Node* NearestNeighbourSearch(Node* curr, Node* testNode, int dim) { Node* currentNode = curr, otherSide, bestGuess1, bestGuess2; double currentNodeValue = currentNode->value; double currentDistance = distance(testNode, currentNode); double diff = currentNodeValue - testNode->values[currentNode->splittingAxis]; if (diff < 0) {curr = currentNode->right; otherSide = currentNode->left;} else {curr = currentNode->left; otherSide = currentNode->right;} bestGuess1 = NearestNeighbourSearch(curr, testNode); double distance1 = distance(testNode, bestGuess1); double distance2; if (distance1 > abs(diff)) { bestGuess2 = NearestNeighbourSearch(otherSide, testNode); distance2 = distance(testNode, bestGuess2); } else distance2 = Inf; if (distance1 < distance2 && distance1 < currentDistance) return bestGuess1; else if (distance2 < distance1 && distance2 < currentDistance) return bestGuess2; else return currentNode; }

To find the k-Nearest Neighbours, we have to modify the above pseudo-code, to return a max-heap (priority queue) of Nodes of size k, where the max-heap would be ordered based on the distances of the Nodes from the the test Node.
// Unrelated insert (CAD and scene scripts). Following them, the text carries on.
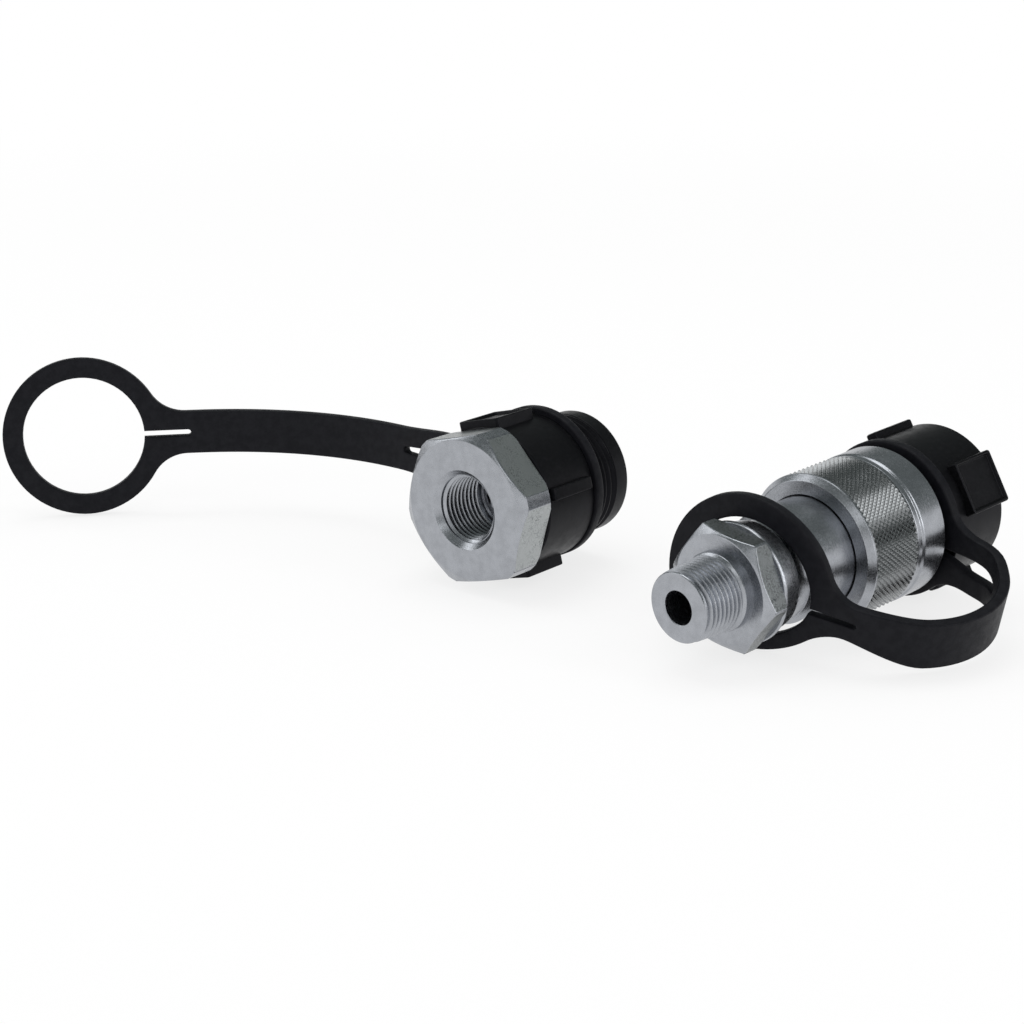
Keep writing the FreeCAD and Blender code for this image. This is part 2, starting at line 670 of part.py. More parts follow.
def make_strap(name, runs, place, twist=0.0, fold_tilt=None):
    """Strap in one piece: seat ring at its origin, strap along +X, loop at its end."""
    outer, hole, seat = worked("loop_outer"), worked("loop_hole"), worked("seat_outer")
    seat_root = flare_end(seat) + worked("flare_tail")
    loop_root = flare_end(outer) + worked("flare_tail")
    runs = [[worked(length), worked(radius), worked(turn)] for length, radius, turn in runs]
    runs[0][0] -= seat_root
    runs[-1][0] -= loop_root
    solids, end = ribbon(seat_root, runs, twist)
    loop_place = end * Placement(Vector(loop_root, 0, 0), Rotation(Z_AXIS, 180))
    loop_parts = [ring_plate(outer, hole)]
    if fold_tilt is not None:
        loop_parts = folded_loop(loop_parts[0], place * loop_place, fold_tilt)
    seat_slit = slit_cutter(worked("seat_hole"), worked("seat_slit_length"))
    loop_slit = slit_cutter(hole, worked("slit_length"))
    for item in loop_parts + [loop_slit]:
        item.Placement = loop_place * item.Placement
    whole = ring_plate(seat, worked("seat_hole")).multiFuse(solids + loop_parts)
    whole = whole.cut([seat_slit, loop_slit]).removeSplitter()
    if len(whole.Solids) != 1:
        raise ValueError(name + " is not one solid")
    strap = doc.addObject("Part::Feature", name)
    strap.Shape = whole.Solids[0]
    strap.Placement = place
    return strap


# Layout on the floor

def place_all(items, place):
    for item in items:
        item.Placement = place


def make_female_half():
    place = Placement(Vector(0, 0, worked("loop_outer - strap_raise")),
                      Rotation(Y_AXIS, -worked("clocking")))
    seat = worked("female_hex_length + cap_gap + grip_length")
    cap = make_cap("female_cap")
    place_all([make_female_body()] + make_valve("female", "female_seat", "female_guide_radius")
              + make_female_rings(), place)
    place_all([cap], place * Placement(Vector(0, seat, 0), Rotation()))
    ring_centre = Vector(0, seat + worked("seat_play + strap_thick / 2"), worked("loop_outer"))
    runs = [("female_run_out", "female_bend", "female_turn"), ("female_run_back", "0", "0")]
    make_strap("female_strap", runs, Placement(ring_centre, Rotation(Y_AXIS, 180)))


def make_male_half():
    place = Placement(Vector(worked("male_right"), -worked("male_forward"),
                             worked("male_height")),
                      Rotation(Z_AXIS, -worked("male_yaw"))
                      * Rotation(X_AXIS, worked("male_rise")))
    place_all([make_male_body(), make_nose(), make_collar()] + make_male_rings()
              + make_valve("male", "male_seat", "male_guide_radius"), place)
    cap_turn = Rotation(Y_AXIS, worked("male_cap_clock")) * Rotation(Z_AXIS, 180)
    seat = Vector(0, worked(MALE_CAP_SEAT), 0)
    place_all([make_cap("male_cap")], place * Placement(seat, cap_turn))
    drop = Rotation(Y_AXIS, worked("strap_drop"))
    ring_centre = Vector(0, worked(MALE_CAP_SEAT + " - seat_play - strap_thick / 2"), 0) \
        - drop.multVec(Z_AXIS) * worked("strap_sag")
    runs = [("male_run_out", "first_bend", "first_turn"),
            ("side_run", "second_bend", "second_turn"), ("male_run_back", "0", "0")]
    make_strap("male_strap", runs, place * Placement(ring_centre, drop),
               twist=worked("strap_skew"), fold_tilt=worked("strap_drop"))


make_female_half()
make_male_half()
doc.recompute()

# The origin is the bottom centre of the whole, so everything shifts by the same amount
pieces = [item for item in doc.Objects if item.TypeId in ("PartDesign::Body", "Part::Feature")]
whole_box = FreeCAD.BoundBox()
for piece in pieces:
    whole_box.add(piece.Shape.BoundBox)
shift = Vector(-whole_box.Center.x, -whole_box.Center.y, -whole_box.ZMin)
for piece in pieces:
    piece.Placement = Placement(shift, Rotation()) * piece.Placement
doc.recompute()

# Nothing is written unless every object is sound
for item in doc.Objects:
    if "Invalid" in item.State or "Error" in item.State:
        raise ValueError(item.Name + " failed to build")
for piece in pieces:
    if piece.Shape.isNull() or not piece.Shape.isValid() or len(piece.Shape.Solids) != 1:
        raise ValueError(piece.Label + " is not one valid solid")

os.makedirs("parts", exist_ok=True)
for piece in pieces:
    piece.Shape.exportStep("parts/%s.step" % piece.Label)
print("pieces", len(pieces), "size", whole_box.XLength, whole_box.YLength, whole_box.ZLength)
print("origin shift", shift.x, shift.y, shift.z)
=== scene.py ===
import bpy
import bmesh
import json
import math
from mathutils import Matrix, Vector


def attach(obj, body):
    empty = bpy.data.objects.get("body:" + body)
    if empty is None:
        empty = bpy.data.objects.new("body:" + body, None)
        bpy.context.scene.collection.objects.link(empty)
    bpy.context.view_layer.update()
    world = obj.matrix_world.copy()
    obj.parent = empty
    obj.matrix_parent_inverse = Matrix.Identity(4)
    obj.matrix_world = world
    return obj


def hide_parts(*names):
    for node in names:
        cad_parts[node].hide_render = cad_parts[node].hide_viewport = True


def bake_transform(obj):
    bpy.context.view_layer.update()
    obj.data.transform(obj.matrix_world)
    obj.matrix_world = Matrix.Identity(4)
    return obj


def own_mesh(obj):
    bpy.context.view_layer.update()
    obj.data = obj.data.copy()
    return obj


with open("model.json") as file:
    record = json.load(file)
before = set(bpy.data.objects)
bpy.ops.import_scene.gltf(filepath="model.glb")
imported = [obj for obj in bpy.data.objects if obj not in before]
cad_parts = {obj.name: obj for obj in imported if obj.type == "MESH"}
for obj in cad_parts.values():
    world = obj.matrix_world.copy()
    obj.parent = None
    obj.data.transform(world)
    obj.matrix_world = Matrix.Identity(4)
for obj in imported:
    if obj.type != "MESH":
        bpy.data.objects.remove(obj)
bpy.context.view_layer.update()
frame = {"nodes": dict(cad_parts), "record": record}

# Screw-to-connect hydraulic coupler shown apart. Every piece is drawn in millimetres in the
# frame of its own half: X to the right, Y along the axis from the port end, Z up.

mm = 0.001
fullTurn = 2 * math.pi
nodes = frame["nodes"]
mounts = {mount["name"]: mount for mount in frame["record"]["mounts"]}


# Frame of one half, worked out from a mount whose opening lies at a known depth
def halfPlace(mountName, depth):
    mount = mounts[mountName]
    axis = -Vector(mount["axis"]).normalized()
    origin = Vector(mount["pos_m"]) - axis * depth * mm
    right = axis.cross(Vector((0, 0, 1))).normalized()
    turn = Matrix((right, axis, right.cross(axis))).transposed().to_4x4()
    return Matrix.Translation(origin) @ turn @ Matrix.Diagonal((mm, mm, mm, 1))


def shift(x=0.0, y=0.0, z=0.0):
    return Matrix.Translation((x, y, z))


def turned(degrees, axis):
    return Matrix.Rotation(math.radians(degrees), 4, axis)


layout = {"femaleDepth": 8.0, "maleDepth": 6.0, "clocking": -15.0, "femaleSeat": 26.45,
          "maleSeat": 72.5, "maleCapClock": 60.7}
femaleHalf = halfPlace("female_port", layout["femaleDepth"])
maleHalf = halfPlace("male_bore", layout["maleDepth"])
femaleTurned = femaleHalf @ turned(layout["clocking"], "Y")
femaleCapPlace = femaleTurned @ shift(y=layout["femaleSeat"])
maleCapPlace = maleHalf @ shift(y=layout["maleSeat"]) @ turned(layout["maleCapClock"], "Y") @ turned(180, "Z")


# Camera

cameraSet = {"right": 292.4, "back": -326.3, "height": 160.5, "lens": 70.3125, "tilt": 72.2, "turn": 40.4,
             "sensor": 36.0}


def makeCamera():
    data = bpy.data.cameras.new("camera")
    data.lens = cameraSet["lens"]
    data.sensor_width = cameraSet["sensor"]
    data.clip_start = 0.01
    camera = bpy.data.objects.new("camera", data)
    bpy.context.scene.collection.objects.link(camera)
    base = femaleHalf.translation
    camera.location = (base.x + cameraSet["right"] * mm, base.y + cameraSet["back"] * mm,
                       cameraSet["height"] * mm)
    camera.rotation_euler = (math.radians(cameraSet["tilt"]), 0, math.radians(cameraSet["turn"]))
    bpy.context.scene.camera = camera


makeCamera()
print("camera placed")


# Node helpers

def addNode(tree, kind, **settings):
    made = tree.nodes.new(kind)
    for name, value in settings.items():
        if name.startswith("in_"):
            made.inputs[name[3:].replace("_", " ")].default_value = value
        else:
            setattr(made, name, value)
    return made


def join(tree, source, target):
    tree.links.new(source, target)


def mathNode(tree, operation, first, second=None):
    made = addNode(tree, "ShaderNodeMath", operation=operation)
    for index, value in enumerate((first, second)):
        if value is None:
            continue
        if isinstance(value, (int, float)):
            made.inputs[index].default_value = value
        else:
            join(tree, value, made.inputs[index])
    return made.outputs[0]


def newGroup(name, inputs, outputs):
    tree = bpy.data.node_groups.new(name, "ShaderNodeTree")
    for label, kind, value in inputs:
        socket = tree.interface.new_socket(name=label, in_out="INPUT", socket_type=kind)
        if value is not None:
            socket.default_value = value
    for label, kind in outputs:
        tree.interface.new_socket(name=label, in_out="OUTPUT", socket_type=kind)
    return tree, tree.nodes.new("NodeGroupInput"), tree.nodes.new("NodeGroupOutput")


def noise(tree, vector, scale, detail=2.0, rough=0.5, dimensions="3D"):
    made = addNode(tree, "ShaderNodeTexNoise", noise_dimensions=dimensions)
    made.inputs["Scale"].default_value = scale
    made.inputs["Detail"].default_value = detail
    made.inputs["Roughness"].default_value = rough
    if vector is not None:
        join(tree, vector, made.inputs["W" if dimensions == "1D" else "Vector"])
    return made.outputs[0]


def spread(tree, value, low, high, newLow=0.0, newHigh=1.0):
    made = addNode(tree, "ShaderNodeMapRange", interpolation_type="SMOOTHSTEP")
    join(tree, value, made.inputs["Value"])
    for label, number in (("From Min", low), ("From Max", high), ("To Min", newLow), ("To Max", newHigh)):
        made.inputs[label].default_value = number
    return made.outputs[0]


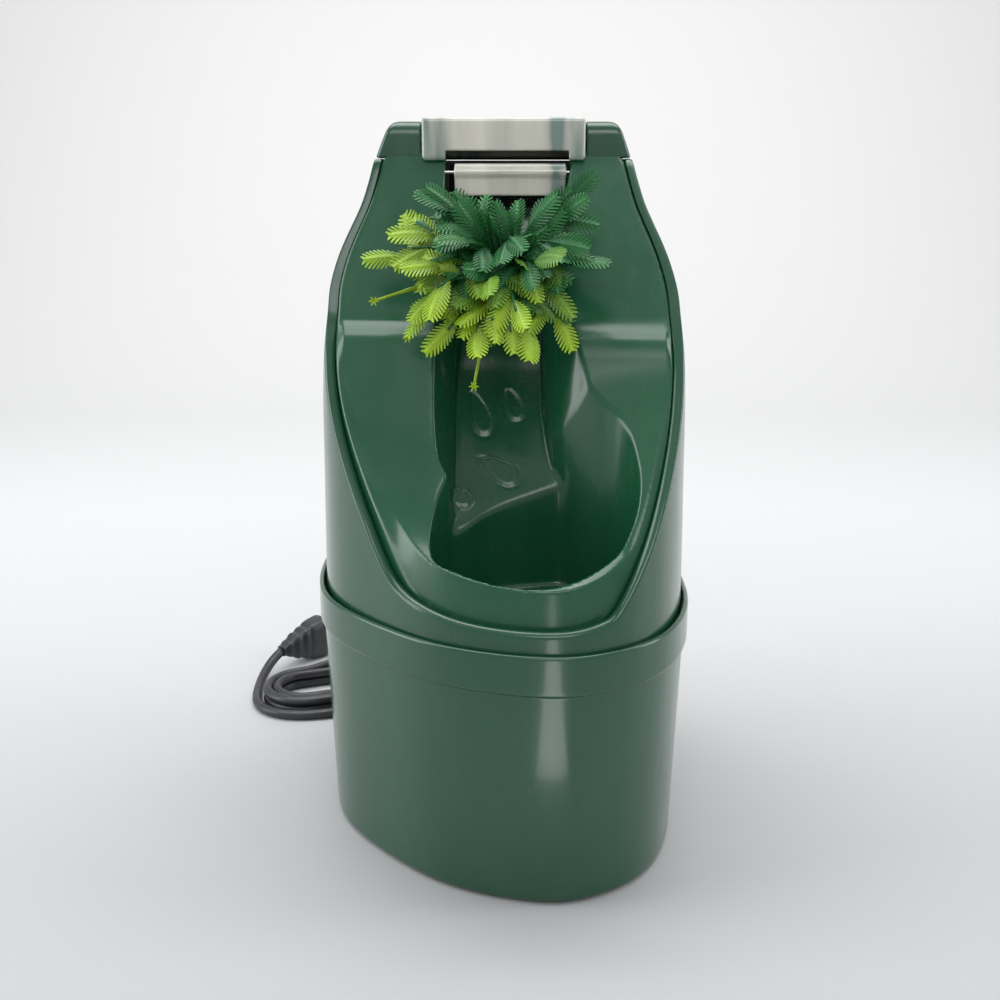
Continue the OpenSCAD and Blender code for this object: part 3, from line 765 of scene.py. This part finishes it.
# ---------------- housing
def make_housing():
    """The outer wall with its rolled edge. A point of the section is its inset, its share of
    the way from the skirt to the edge, and its drop below the edge."""
    top = ridge_height(PLAN_AT[:, 0], PLAN_AT[:, 1])
    skirt = 90.3
    r = BEAD / 2
    section = [(0.0, f, -r * 1.001) for f in np.linspace(0, 1, 40)]
    section += [(r - r * math.cos(a), 1, -r + r * math.sin(a))
                for a in np.radians(np.linspace(12, 168, 13))]
    flat = 1 - 0.75 * smooth_step(*BEAD_FLAT, along(PLAN_AT[:, 0], PLAN_AT[:, 1]))
    section += [(BEAD, 1, -r), (BEAD, 1, -r - 1.6), (BEAD - 0.6, 1, -r - 2.2),
                (WALL + 0.6, 1, -r - 2.4), (WALL, 1, -r - 3.0)]
    section += [(WALL, f, -r - 3.0) for f in np.linspace(0.97, 0, 24)]
    rows = []
    for inset, f, drop in section:
        ring = PLAN_AT + (OUTER - inset) * PLAN_OUT
        z = skirt + (top + (drop * flat if drop > -r else drop) - skirt) * f
        x = top_shift(z) + ring[:, 0] * half_width(z) / PLAN_HALF
        rows.append(np.column_stack([x, ring[:, 1] * depth_scale(z), z]))
    faces = sweep_faces(len(rows), COLUMNS, around_rows=True)
    return add_mesh("housing_shell", np.concatenate(rows), faces)


housing = make_housing()
cut_block(housing, (34.5, 78, 80), (45.5, 100, 105.5))
finish_piece(housing, GREEN, "green_body", "upper_housing", "housing")
sharpen(housing, 50)

# ---------------- cascade tray
BASIN_Z = 108.2
TRAY_IN = 4.55
TRAY_LOW = 103.5
TRAY_REAR = 31.8
BASIN = [
    (-23.4, -66.8), (-16.4, -71), (-7.4, -75.6), (2, -79.2), (14, -81.4), (27, -79.2),
    (39, -73.2), (46, -67.8), (51, -61.6), (52.5, -54), (50.3, -45.4), (46.6, -40), (42, -36.2),
    (37.8, -33.3), (33.7, -30.4), (29.5, -27.4), (25.4, -24.4), (20, -20.6), (8, -20),
    (-8, -26), (-17, -34), (-20.4, -42.4), (-23.6, -47), (-26, -54), (-26, -61.4),
]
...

If the heap is of size less than k, then we insert the best estimated Node among “bestGuess1”, “bestGuess2” and “currentNode” into heap and then “heapify” it, else if size of heap is already k, we compare the smallest distance among distance1, distance2 and currentDistance, with the root Node of the max-heap (whose distance is currently maximum among all the Nodes in the heap), if this smallest distance is less than root of max-heap, we pop the root of the heap and insert the corresponding Node and then heapify again, else we do nothing. After we come out of the recursion, our final max-heap would contain the k-Nearest Neighbours of the test Node.